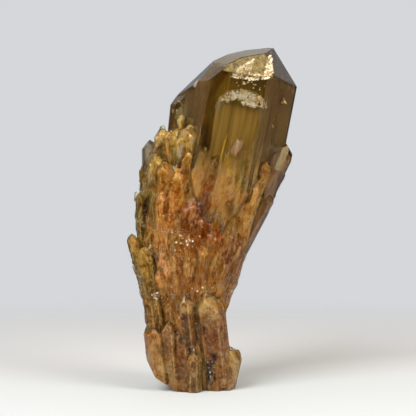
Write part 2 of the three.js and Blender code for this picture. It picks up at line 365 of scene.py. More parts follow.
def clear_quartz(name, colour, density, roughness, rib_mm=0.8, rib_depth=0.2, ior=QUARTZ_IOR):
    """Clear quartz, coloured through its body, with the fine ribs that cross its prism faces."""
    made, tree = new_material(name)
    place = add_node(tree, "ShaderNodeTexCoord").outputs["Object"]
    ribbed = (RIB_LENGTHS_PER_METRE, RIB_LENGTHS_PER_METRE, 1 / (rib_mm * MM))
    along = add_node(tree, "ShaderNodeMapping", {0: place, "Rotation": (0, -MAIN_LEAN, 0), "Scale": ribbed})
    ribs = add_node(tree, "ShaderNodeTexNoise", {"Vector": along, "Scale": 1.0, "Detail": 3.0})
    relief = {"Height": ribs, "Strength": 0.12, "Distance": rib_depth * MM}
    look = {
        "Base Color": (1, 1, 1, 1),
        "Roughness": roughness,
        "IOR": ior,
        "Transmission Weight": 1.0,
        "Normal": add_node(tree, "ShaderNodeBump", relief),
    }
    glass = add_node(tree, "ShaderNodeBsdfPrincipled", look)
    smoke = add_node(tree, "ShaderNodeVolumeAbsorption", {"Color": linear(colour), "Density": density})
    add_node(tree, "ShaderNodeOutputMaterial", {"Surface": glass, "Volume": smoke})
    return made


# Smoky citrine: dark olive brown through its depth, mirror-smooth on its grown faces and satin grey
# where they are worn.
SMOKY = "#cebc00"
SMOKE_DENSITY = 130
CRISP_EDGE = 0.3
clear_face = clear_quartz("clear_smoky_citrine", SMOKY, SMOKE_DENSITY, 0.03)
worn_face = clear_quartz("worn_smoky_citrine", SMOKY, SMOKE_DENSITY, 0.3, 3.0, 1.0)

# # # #

## TASK TO CARRY OUT
Set every line of the listing down word for word.

## TASK RESPONSE
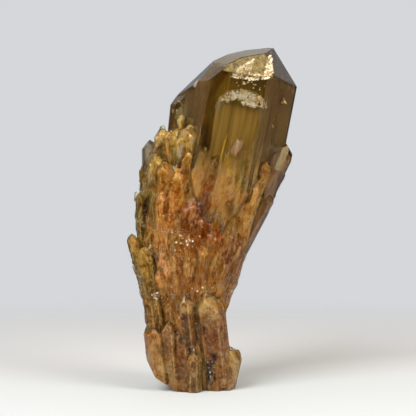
Write part 2 of the three.js and Blender code for this picture. It picks up at line 365 of scene.py. More parts follow.
def clear_quartz(name, colour, density, roughness, rib_mm=0.8, rib_depth=0.2, ior=QUARTZ_IOR):
    """Clear quartz, coloured through its body, with the fine ribs that cross its prism faces."""
    made, tree = new_material(name)
    place = add_node(tree, "ShaderNodeTexCoord").outputs["Object"]
    ribbed = (RIB_LENGTHS_PER_METRE, RIB_LENGTHS_PER_METRE, 1 / (rib_mm * MM))
    along = add_node(tree, "ShaderNodeMapping", {0: place, "Rotation": (0, -MAIN_LEAN, 0), "Scale": ribbed})
    ribs = add_node(tree, "ShaderNodeTexNoise", {"Vector": along, "Scale": 1.0, "Detail": 3.0})
    relief = {"Height": ribs, "Strength": 0.12, "Distance": rib_depth * MM}
    look = {
        "Base Color": (1, 1, 1, 1),
        "Roughness": roughness,
        "IOR": ior,
        "Transmission Weight": 1.0,
        "Normal": add_node(tree, "ShaderNodeBump", relief),
    }
    glass = add_node(tree, "ShaderNodeBsdfPrincipled", look)
    smoke = add_node(tree, "ShaderNodeVolumeAbsorption", {"Color": linear(colour), "Density": density})
    add_node(tree, "ShaderNodeOutputMaterial", {"Surface": glass, "Volume": smoke})
    return made


# Smoky citrine: dark olive brown through its depth, mirror-smooth on its grown faces and satin grey
# where they are worn.
SMOKY = "#cebc00"
SMOKE_DENSITY = 130
CRISP_EDGE = 0.3
clear_face = clear_quartz("clear_smoky_citrine", SMOKY, SMOKE_DENSITY, 0.03)
worn_face = clear_quartz("worn_smoky_citrine", SMOKY, SMOKE_DENSITY, 0.3, 3.0, 1.0)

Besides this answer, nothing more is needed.